O encarceramento em massa, a letalidade policial que tem cor e CEP definidos, a desigualdade de renda abissal e a segregação urbana (com cidades-empresa e territórios racializados) não são acidentes de percurso. São continuidades. São escolhas políticas de Estado. O racismo é o algoritmo que reorganiza o Brasil diariamente, decidindo desde quem tem acesso ao saneamento até quem tem direito à vida.
Por isso, falar de 20 de Novembro é falar, inevitavelmente, de reparação, de redistribuição de poder e de democracia real. Não existe democracia possível convivendo com um apartheid socioeconômico. Não existe futuro viável alicerçado no genocídio da juventude negra.
O antirracismo, portanto, não é uma pauta "identitária" ou restrita a um grupo — é um projeto civilizatório. É a única via capaz de romper com as estruturas arcaicas que mantêm o Brasil preso ao atraso e à barbárie. A luta antirracista é, em última instância, uma luta pela fundação de um país minimamente ético e decente para todos.
5. Conclusão — O Futuro é Ancestral
Olhar para Zumbi, para Dandara e para a experiência de Palmares não significa romantizar o passado. Significa escolher um horizonte ético. Significa compreender que, para pensar 2026, 2030 ou qualquer futuro, precisamos reconhecer que há uma genealogia negra de projeto político no Brasil. Uma genealogia que não foi derrotada, apenas silenciada. Mas que resiste e insiste em brotar.
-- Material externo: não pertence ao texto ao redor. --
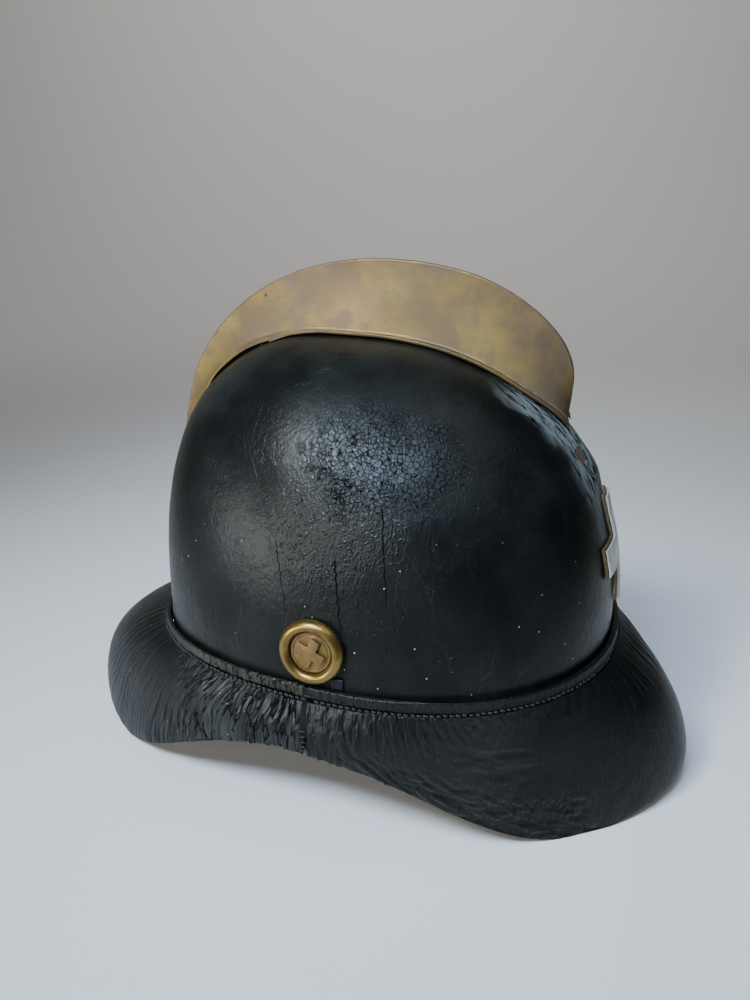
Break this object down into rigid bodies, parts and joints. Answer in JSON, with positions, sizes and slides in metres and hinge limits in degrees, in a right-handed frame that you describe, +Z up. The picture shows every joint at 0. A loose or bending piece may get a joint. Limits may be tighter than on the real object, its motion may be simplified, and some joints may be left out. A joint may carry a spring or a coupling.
{
  "type": "firefighter helmet",
  "caption": "Traditional leather fire helmet with a deep peak and neck guard, a crescent brass comb, side rosettes, a cross badge, a tongued liner and a swinging chinstrap.",
  "frame": {"origin": "centre of the helmet's plan, on the surface it stands on", "axes": "+Z up; the wearer faces -Y, so +Y runs from the peak to the neck guard; +X to the wearer's left"},
  "size_m": [0.214, 0.3354, 0.2489],
  "materials": {
    "black_leather": "aged semi-gloss, cracked",
    "lining_leather": "matte",
    "comb_brass": "dull, tarnished",
    "rosette_brass": "worn polish",
    "badge_metal": "satin, light grey white metal",
    "fixing_steel": "dull",
    "liner_leather": "soft, worn",
    "linen": "twisted cord",
    "strap_leather": "satin"
  },
  "bodies": {
    "helmet": {"crown_shell": "black_leather", "front_peak": "black_leather", "neck_guard": "black_leather", "front_peak_lining": "lining_leather", "neck_guard_lining": "lining_leather", "comb_right_half": "comb_brass", "comb_left_half": "comb_brass", "comb_bracket_front": "comb_brass", "comb_screw_front": "fixing_steel", "comb_washer_front": "fixing_steel", "comb_nut_front": "fixing_steel", "comb_bracket_middle": "comb_brass", "comb_screw_middle": "fixing_steel", "comb_washer_middle": "fixing_steel", "comb_nut_middle": "fixing_steel", "comb_bracket_rear": "comb_brass", "comb_screw_rear": "fixing_steel", "comb_washer_rear": "fixing_steel", "comb_nut_rear": "fixing_steel", "badge_tray": "comb_brass", "badge_face": "badge_metal", "badge_stud_upper": "comb_brass", "badge_stud_lower": "comb_brass", "badge_nut_upper": "fixing_steel", "badge_nut_lower": "fixing_steel", "rosette_right_washer": "fixing_steel", "rosette_left_washer": "fixing_steel", "sweatband": "liner_leather", "liner_tongue_1": "liner_leather", "liner_tongue_2": "liner_leather", "liner_tongue_3": "liner_leather", "liner_tongue_4": "liner_leather", "liner_tongue_5": "liner_leather", "liner_tongue_6": "liner_leather", "liner_tongue_7": "liner_leather", "liner_tongue_8": "liner_leather", "liner_drawstring": "linen"},
    "chinstrap": {"chinstrap_right": "strap_leather", "chinstrap_left": "strap_leather", "chinstrap_ring": "comb_brass"},
    "rosette_right": {"rosette_right_cup": "rosette_brass", "rosette_right_medallion": "rosette_brass", "rosette_right_stud": "comb_brass", "rosette_right_nut": "fixing_steel"},
    "rosette_left": {"rosette_left_cup": "rosette_brass", "rosette_left_medallion": "rosette_brass", "rosette_left_stud": "comb_brass", "rosette_left_nut": "fixing_steel"}
  },
  "joints": [
    {"name": "chinstrap_swing", "type": "hinge", "parent": "helmet", "child": "chinstrap", "pos_m": [0, -0.00124, 0.09605], "axis": [1, 0, 0], "range_deg": [-38, 38]},
    {"name": "rosette_right_turn", "type": "hinge", "parent": "helmet", "child": "rosette_right", "pos_m": [-0.09513, -0.00118, 0.0969], "axis": [-0.9937, 0.0085, 0.1119], "continuous": true},
    {"name": "rosette_left_turn", "type": "hinge", "parent": "helmet", "child": "rosette_left", "pos_m": [0.09513, -0.00118, 0.0969], "axis": [0.9937, 0.0085, 0.1119], "continuous": true}
  ]
}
Como nos lembram os pensadores contemporâneos, a ancestralidade não é retorno ao passado: é bússola para o amanhã.
O 20 de Novembro não pede festa; pede implicação. Pede responsabilidade histórica. Exige que a consciência negra se converta em práxis cotidiana de ruptura, transcendendo a efeméride do calendário.
Se o Brasil quiser verdadeiramente se reinventar, terá de encarar esta verdade:
Palmares não foi. Palmares é. E Palmares será!